Make sure to run CMake with cmake -DCMAKE_BUILD_TYPE=release to take advantage of this setting. We grade with the release build type for this and future assignments, so you should build, test, and time with it as well.

optimize should give the same result as the binary that results from compiling the original optimize.cpp, but needs to be much faster: on a full m9 node (which you can request with salloc -p m9 -N 1 -n 28 ...) with 8 OpenMP threads (export OMP_NUM_THREADS=8) it should run in less than a second. Feel free to fine-tune compilation flags in your CMakeLists.txt to get an efficient binary.

wavesolve_openmp will be much like wavesolve_serial, but will add OpenMP threading and has speed requirements. It must run on 2d-medium-in.wo from wavefiles.tar.gz with 8 OpenMP threads on a full m9 node in 20 seconds.

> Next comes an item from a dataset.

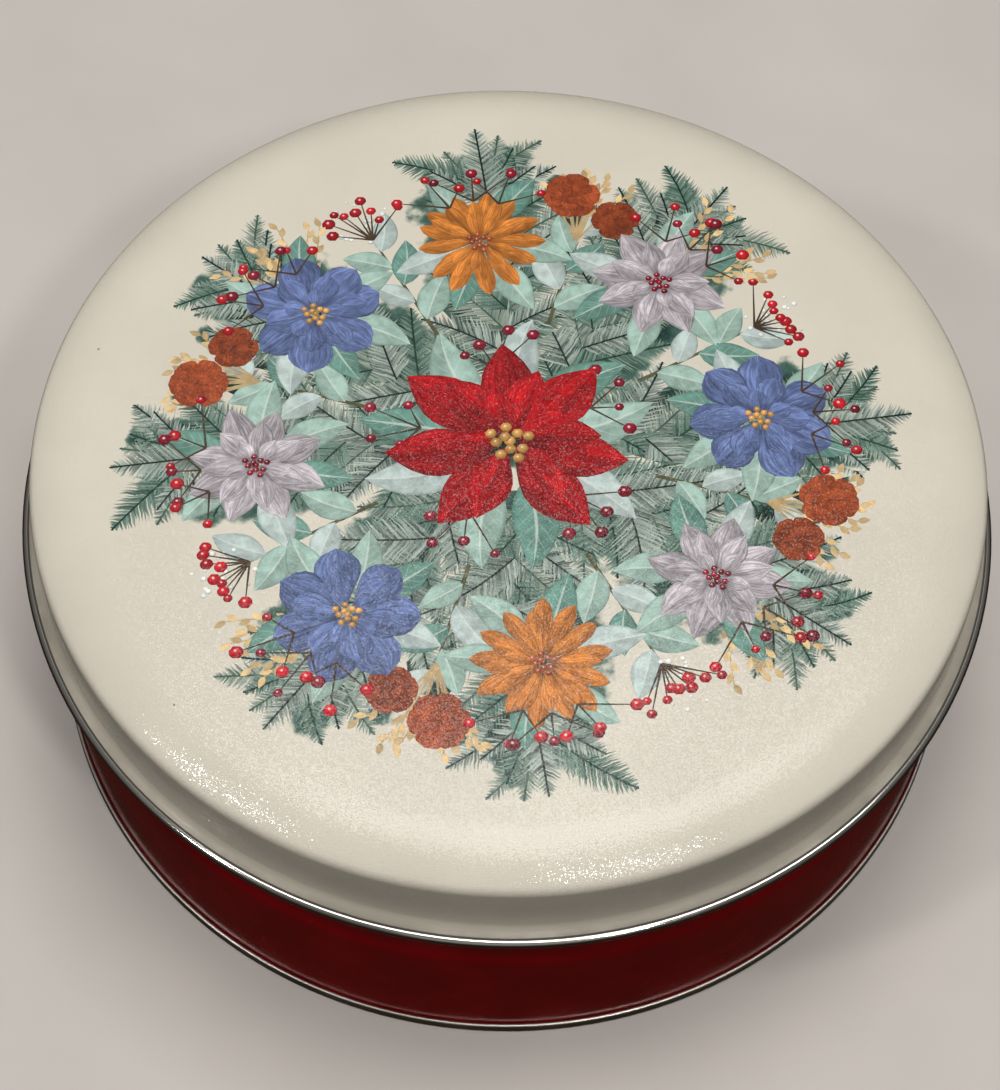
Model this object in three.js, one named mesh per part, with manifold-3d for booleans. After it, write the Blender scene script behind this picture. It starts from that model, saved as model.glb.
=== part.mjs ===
// A round decorative tin in three pieces of thin sheet steel: a drawn lid that lifts off, a rolled body
// wall with a lock seam up its back, and a bottom end that is seamed onto the wall.
// Millimetres, +Z up. The origin is the centre of the ring that the tin stands on.

import * as THREE from 'three';
import { mergeVertices } from 'three/addons/utils/BufferGeometryUtils.js';
import Module from 'manifold-3d';

const quarter = Math.PI / 2;

// The sheet, and how finely round things are cut
const sheet = 0.3;
const roundSteps = 48;
const fineArcStep = THREE.MathUtils.degToRad(30);
const broadArcStep = THREE.MathUtils.degToRad(18);

// The closed tin: the lid's skirt lies flush with the wall below it
const tin = {
  radius: 110.9,
  height: 82.2,
};

// The lid: its depth from the panel to the foot of its roll, and how far the roll stands out of the skirt
const lid = {
  depth: 25,
  shoulderRadius: 7.5,
  flareRadius: 2.4,
  rollRadius: 1.2,
  rollReach: 4.1,
  rollTurn: THREE.MathUtils.degToRad(310),
};

// The body wall: a soft step takes it in to the neck that the lid fits over
const wall = {
  stepHeight: 37.5,
  stepRise: 6,
  neckClearance: 0.7,
  mouthRollRadius: 1.1,
  mouthRollTurn: THREE.MathUtils.degToRad(290),
  lidSeatGap: 0.3,
};

// The double seam that joins the bottom end to the wall
const seam = {
  height: 3.2,
  layerGap: 0.1,
  footBend: 0.5,
  hookTipGap: 0.25,
};

// The bottom end's panel, with a raised bead inside its edge
const bottom = {
  panelHeight: 3.75,
  panelBend: 1.2,
  beadInset: 10,
  beadWidth: 7,
  beadRise: 1,
};

// The lock seam up the back of the wall
const sideSeam = {
  width: 5,
  layers: 2,
  bite: 0.15,
  endGap: 0.6,
};

// Radii and heights that follow from the sizes above, to the sheet's middle where the name says so
const layerPitch = sheet + seam.layerGap;
const wallMiddle = tin.radius - sheet / 2;
const neckRadius = tin.radius - sheet - wall.neckClearance;
const neckMiddle = neckRadius - sheet / 2;
const seamLayer = (count) => wallMiddle + count * layerPitch;
const shoulderCentreRadius = tin.radius - lid.shoulderRadius;
const shoulderCentreHeight = tin.height - lid.shoulderRadius;

const point = (radius, height) => new THREE.Vector2(radius, height);

// Points along an arc of the sheet's middle line, about a centre, from one angle to another
function arc(centre, radius, from, to, step = fineArcStep) {
  const count = Math.max(2, Math.ceil(Math.abs(to - from) / step));
  return Array.from({ length: count + 1 }, (_, i) => {
    const angle = from + ((to - from) * i) / count;
    return point(centre.x + radius * Math.cos(angle), centre.y + radius * Math.sin(angle));
  });
}

// One side of the sheet: the middle line moved sideways, with mitred corners
function sheetSide(middle, offset) {
  const along = (a, b) => new THREE.Vector2().subVectors(b, a).normalize();
  return middle.map((here, i) => {
    const into = along(middle[Math.max(i - 1, 0)], middle[Math.max(i, 1)]);
    const out = along(middle[Math.min(i, middle.length - 2)], middle[Math.min(i + 1, middle.length - 1)]);
    const mitre = new THREE.Vector2().addVectors(into, out).normalize();
    const reach = offset / mitre.dot(into);
    return point(here.x - mitre.y * reach, here.y + mitre.x * reach);
  });
}

// The closed outline of a sheet of even thickness about its middle line
function sheetOutline(middle, startsOnAxis) {
  const outline = [...sheetSide(middle, -sheet / 2), ...sheetSide(middle, sheet / 2).reverse()];
  return startsOnAxis ? outline : [...outline, outline[0].clone()];
}

function turned(outline) {
  return new THREE.LatheGeometry(outline, roundSteps).rotateX(quarter);
}

// The lid's middle line: flat panel, soft shoulder, skirt, flare and a roll that turns out and under
function lidMiddle() {
  const shoulder = point(shoulderCentreRadius, shoulderCentreHeight);
  const roll = point(tin.radius + lid.rollReach - lid.rollRadius, tin.height - lid.depth + lid.rollRadius);
  const rollMiddle = lid.rollRadius - sheet / 2;
  const flare = point(wallMiddle + lid.flareRadius, roll.y + rollMiddle + lid.flareRadius);
  return [
    point(0, tin.height - sheet / 2),
    ...arc(shoulder, lid.shoulderRadius - sheet / 2, quarter, 0, broadArcStep),
    ...arc(flare, lid.flareRadius, 2 * quarter, 3 * quarter),
    ...arc(roll, rollMiddle, quarter, quarter - lid.rollTurn),
  ];
}

// Centre of the body's mouth roll, which touches the inside of the lid's shoulder but for the seat gap
function mouthRollCentre() {
  const radius = neckRadius - wall.mouthRollRadius;
  const inward = radius - shoulderCentreRadius;
  const reach = lid.shoulderRadius - sheet - wall.mouthRollRadius - wall.lidSeatGap;
  return point(radius, shoulderCentreHeight + Math.sqrt(reach ** 2 - inward ** 2));
}

// Centre of the turn at the foot of the wall, one layer above the end that wraps it
function wallFootCentre() {
  return point(seamLayer(1), sheet / 2 + 2 * layerPitch);
}

// The wall's soft step from its full radius in to its neck: two equal arcs, one turning back the other
function neckStep() {
  const inset = wallMiddle - neckMiddle;
  const radius = (wall.stepRise ** 2 + inset ** 2) / (4 * inset);
  const turn = 2 * Math.atan2(inset, wall.stepRise);
  const low = point(wallMiddle - radius, wall.stepHeight);
  const high = point(neckMiddle + radius, wall.stepHeight + wall.stepRise);
  return [...arc(low, radius, 0, turn), ...arc(high, radius, 2 * quarter + turn, 2 * quarter).slice(1)];
}

// The wall's middle line: hook under the seam, turn at the foot, wall, neck and a roll that turns inwards
function wallMiddleLine() {
  const foot = wallFootCentre();
  const hookTop = seam.height - sheet / 2 - layerPitch - seam.hookTipGap;
  return [
    point(seamLayer(2), hookTop),
    ...arc(foot, layerPitch, 0, -2 * quarter),
    ...neckStep(),
    ...arc(mouthRollCentre(), wall.mouthRollRadius - sheet / 2, 0, wall.mouthRollTurn),
  ];
}

// The bottom end's middle line: panel with a raised bead, chuck wall, foot, seam wall and hook
function bottomMiddle() {
  const chuck = seamLayer(-1);
  const outer = seamLayer(3);
  const panelEdge = point(chuck - bottom.panelBend, bottom.panelHeight - bottom.panelBend);
  const footHeight = sheet / 2 + seam.footBend;
  const hookTurn = point(seamLayer(2), seam.height - sheet / 2 - layerPitch);
  const hookEnd = wallFootCentre().y + seam.hookTipGap;
  const beadFoot = chuck - bottom.beadInset;
  const beadTop = bottom.panelHeight + bottom.beadRise;
  return [
    point(0, bottom.panelHeight),
    point(beadFoot - bottom.beadWidth, bottom.panelHeight),
    point(beadFoot - bottom.beadWidth + bottom.beadRise, beadTop),
    point(beadFoot - bottom.beadRise, beadTop),
    point(beadFoot, bottom.panelHeight),
    ...arc(panelEdge, bottom.panelBend, quarter, 0),
    ...arc(point(chuck + seam.footBend, footHeight), seam.footBend, 2 * quarter, 3 * quarter),
    ...arc(point(outer - seam.footBend, footHeight), seam.footBend, -quarter, 0),
    ...arc(hookTurn, layerPitch, 0, 2 * quarter),
    point(seamLayer(1), hookEnd),
  ];
}

const wasm = await Module();
wasm.setup();

function toSolid(geometry) {
  const bare = geometry.clone();
  bare.deleteAttribute('normal');
  bare.deleteAttribute('uv');
  const merged = mergeVertices(bare.index ? bare.toNonIndexed() : bare);
  return new wasm.Manifold(new wasm.Mesh({
    numProp: 3,
    vertProperties: new Float32Array(merged.attributes.position.array),
    triVerts: new Uint32Array(merged.index.array),
  }));
}

function toGeometry(solid) {
  const mesh = solid.getMesh();
  const geometry = new THREE.BufferGeometry();
  geometry.setAttribute('position', new THREE.BufferAttribute(mesh.vertProperties, 3));
  geometry.setIndex(new THREE.BufferAttribute(mesh.triVerts, 1));
  return geometry;
}

// The lock seam: folded layers that lie flat against the inside of one facet at the wall's back
function sideSeamStrip() {
  const facet = Math.cos(Math.PI / roundSteps);
  const inside = (radius) => (radius - sheet) * facet;
  const depth = sideSeam.layers * sheet;
  const low = bottom.panelHeight + sheet / 2 + sideSeam.endGap;
  const high = mouthRollCentre().y - wall.mouthRollRadius - sideSeam.endGap;
  const outerSide = [
    point(inside(tin.radius), low),
    point(inside(tin.radius), wall.stepHeight),
    point(inside(neckRadius), wall.stepHeight + wall.stepRise),
    point(inside(neckRadius), high),
  ];
  const moved = (points, by) => points.map((corner) => point(corner.x + by, corner.y));
  const section = [...moved(outerSide, sideSeam.bite), ...moved(outerSide, -depth).reverse()];
  const extrusion = { depth: sideSeam.width, bevelEnabled: false };
  const strip = new THREE.ExtrudeGeometry(new THREE.Shape(section), extrusion);
  strip.translate(0, 0, -sideSeam.width / 2).rotateX(quarter);
  return strip.rotateZ(quarter + Math.PI / roundSteps);
}

function bodyWall() {
  const shell = toSolid(turned(sheetOutline(wallMiddleLine(), false)));
  return toGeometry(shell.add(toSolid(sideSeamStrip())));
}

function piece(name, geometry, material) {
  const mesh = new THREE.Mesh(geometry, new THREE.MeshStandardMaterial(material));
  mesh.name = name;
  return mesh;
}

const ivoryEnamel = { color: 0xd8d2c2, roughness: 0.38, metalness: 0 };
const redEnamel = { color: 0x6e0c10, roughness: 0.22, metalness: 0 };
const bareTinplate = { color: 0xb9b4a6, roughness: 0.3, metalness: 0.9 };

const assembly = new THREE.Group();
assembly.add(piece('lid_shell', turned(sheetOutline(lidMiddle(), true)), ivoryEnamel));
assembly.add(piece('body_wall', bodyWall(), redEnamel));
assembly.add(piece('bottom_end', turned(sheetOutline(bottomMiddle(), true)), bareTinplate));

export default assembly;
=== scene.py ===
"""A round lidded tin of printed steel sheet, dressed around its packed construction. Metres, +Z up."""

import math
import random
from dataclasses import dataclass

import bmesh
import bpy
import numpy as np
from mathutils import Matrix, Vector
from mathutils.geometry import delaunay_2d_cdt


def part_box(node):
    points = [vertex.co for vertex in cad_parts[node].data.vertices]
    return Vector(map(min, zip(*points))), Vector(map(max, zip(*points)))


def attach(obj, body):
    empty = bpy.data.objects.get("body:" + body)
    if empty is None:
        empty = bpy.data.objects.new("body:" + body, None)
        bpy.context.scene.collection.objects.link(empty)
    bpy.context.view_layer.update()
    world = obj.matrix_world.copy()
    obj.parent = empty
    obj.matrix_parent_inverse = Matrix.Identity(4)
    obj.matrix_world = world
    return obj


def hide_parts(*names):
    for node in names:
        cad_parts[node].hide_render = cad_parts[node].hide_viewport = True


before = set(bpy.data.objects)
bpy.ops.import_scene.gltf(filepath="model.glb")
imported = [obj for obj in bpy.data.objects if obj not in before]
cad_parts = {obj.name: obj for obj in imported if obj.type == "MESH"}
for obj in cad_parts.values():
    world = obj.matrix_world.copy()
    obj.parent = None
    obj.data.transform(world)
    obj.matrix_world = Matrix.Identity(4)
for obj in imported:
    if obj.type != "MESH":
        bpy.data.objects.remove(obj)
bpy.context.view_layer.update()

MM = 0.001
QUARTER = math.pi / 2

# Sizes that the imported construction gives
LID_LOW, LID_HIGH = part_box("lid_shell")
HEIGHT = LID_HIGH.z
RIM_RADIUS = LID_HIGH.x
RIM_LOW = LID_LOW.z
SEAM_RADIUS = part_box("bottom_end")[1].x

# The sheet, and how finely round things are cut
SHEET = 0.3 * MM
ROUND_STEPS = 192
ARC_STEP = math.radians(12)
BROAD_ARC_STEP = math.radians(3)
STRAIGHT_STEP = 8 * MM
NECK_STEP_CUTS = 5
SHARP_ANGLE = math.radians(40)
MERGE_REACH = SHEET / 1000

# The lid and the wall below it
ROLL_REACH = 4.1 * MM
ROLL_RADIUS = 1.2 * MM
ROLL_TURN = math.radians(310)
FLARE_RADIUS = 2.4 * MM
SHOULDER_RADIUS = 7.5 * MM
DOME_RADIUS = 25 * MM
DOME_TILT = math.radians(32)
CORNER_RADIUS = 3 * MM
PANEL_GUARD = 1 * MM
FLAT_TOLERANCE = 0.005 * MM
TIN_RADIUS = RIM_RADIUS - ROLL_REACH
STEP_HEIGHT = 37.5 * MM
STEP_RISE = 6 * MM
NECK_CLEARANCE = 0.7 * MM
MOUTH_ROLL_RADIUS = 1.1 * MM
MOUTH_ROLL_TURN = math.radians(290)
SEAT_GAP = 0.3 * MM

# The base seam and the bottom end
SEAM_HEIGHT = 3.2 * MM
LAYER_GAP = 0.1 * MM
FOOT_BEND = 0.5 * MM
HOOK_TIP_GAP = 0.25 * MM
PANEL_HEIGHT = 3.75 * MM
PANEL_BEND = 1.2 * MM
BEAD_INSET = 10 * MM
BEAD_WIDTH = 7 * MM
BEAD_RISE = 1 * MM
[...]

Add an informal plain text “essay” titled cpp-optimization.txt (or cpp-optimization.md if you want markdown formatting) that contains answers to the bolded questions above.

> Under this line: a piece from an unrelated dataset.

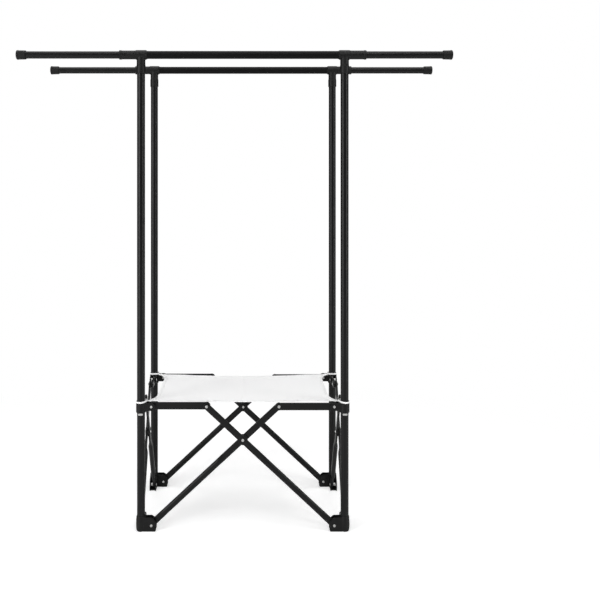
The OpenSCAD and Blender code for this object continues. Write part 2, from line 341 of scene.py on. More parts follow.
@dataclass
class Finishes:
    """Every material of the rack, built once."""

    tube_paint: bpy.types.Material
    rail_paint: bpy.types.Material
    plastic: bpy.types.Material
    zinc: bpy.types.Material
    cloth: bpy.types.Material
    tape: bpy.types.Material
    thread: bpy.types.Material

    @classmethod
    def make(cls) -> "Finishes":
        """Builds the node groups and the materials.

        Returns:
            The set of finishes.
        """
        grain = speckle_group()
        weave = weave_group()
        coat = GrainedFinish("black_powder_coat", (0.0040, 0.0040, 0.0042), (0.0065, 0.0065, 0.0068),
                             roughness=0.33, spread=0.12, grain_scale=1400.0, bump_distance=0.05 * MM,
                             specular=0.22)
        # A darker, matter copy of the tube paint for the rails. The matte surface is the rails' own; the
        # darker tone is painted shade, where the rails show no highlight.
        rail = GrainedFinish("black_rail_coat_painted_shade", (0.0028, 0.0028, 0.0029), (0.0046, 0.0046, 0.0048),
                             roughness=0.50, spread=0.10, grain_scale=1600.0, bump_distance=0.04 * MM,
                             specular=0.10)
        plastic = GrainedFinish("black_moulded_plastic", (0.0035, 0.0035, 0.0035), (0.0060, 0.0060, 0.0060),
                                roughness=0.48, spread=0.14, grain_scale=700.0, bump_distance=0.12 * MM,
                                specular=0.24)
        zinc = GrainedFinish("zinc_rivet", (0.52, 0.52, 0.51), (0.70, 0.70, 0.69),
                             roughness=0.36, spread=0.20, grain_scale=500.0, bump_distance=0.08 * MM,
                             metallic=0.9)
        # The glow of the cloth and of the edge tape is painted light that brightens them.
        cloth = WovenFinish("white_shelf_cloth", (0.80, 0.80, 0.805), (0.85, 0.85, 0.85),
                            threads_per_metre=1100.0, bump_distance=0.25 * MM, glow=0.22)
        tape = WovenFinish("white_edge_tape", (0.82, 0.82, 0.82), (0.88, 0.88, 0.88),
                           threads_per_metre=1500.0, bump_distance=0.3 * MM, glow=0.15)
        thread = WovenFinish("white_sewing_thread", (0.70, 0.70, 0.70), (0.80, 0.80, 0.80),
                             threads_per_metre=2500.0, bump_distance=0.1 * MM)
        return cls(coat.build(grain), rail.build(grain), plastic.build(grain), zinc.build(grain),
                   cloth.build(weave), tape.build(weave), thread.build(weave))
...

Develop in a branch named phase3 or tag the commit you’d like me to grade from phase3 and push it.

Grading

This phase is worth 20 points. The following deductions, up to 20 points total, will apply for a program that doesn’t work as laid out by the spec:

Defect	Deduction
Failure to compile	2 points per binary
Failure of `wavesolve_openmp` to work on each of 3 test files	2 points each
Failure to run successfully (e.g. due to a segmentation fault or hang)	2 points per binary
Failure of `wavesolve_openmp` to checkpoint correctly	2 points
Failure of `wavesolve_openmp` to run on `2d-medium-in.wo` on `m9` with 8 threads in 20 seconds	4 points
…in 60 seconds	4 points
Failure of `optimize` to output “5.39”, and only “5.39”, to stdout	4 points
Failure of `optimize` to run within a second on `m9` with 8 threads	4 points
`optimize` isn’t relevant to the assignment, or just prints “5.39” or similar	8 points
The informal essay doesn’t answer the bolded questions above, or the answers are nonsensical	1-8 points

An extra credit point will be awarded if optimize runs correctly in less than 0.1 seconds with 8 threads on m9.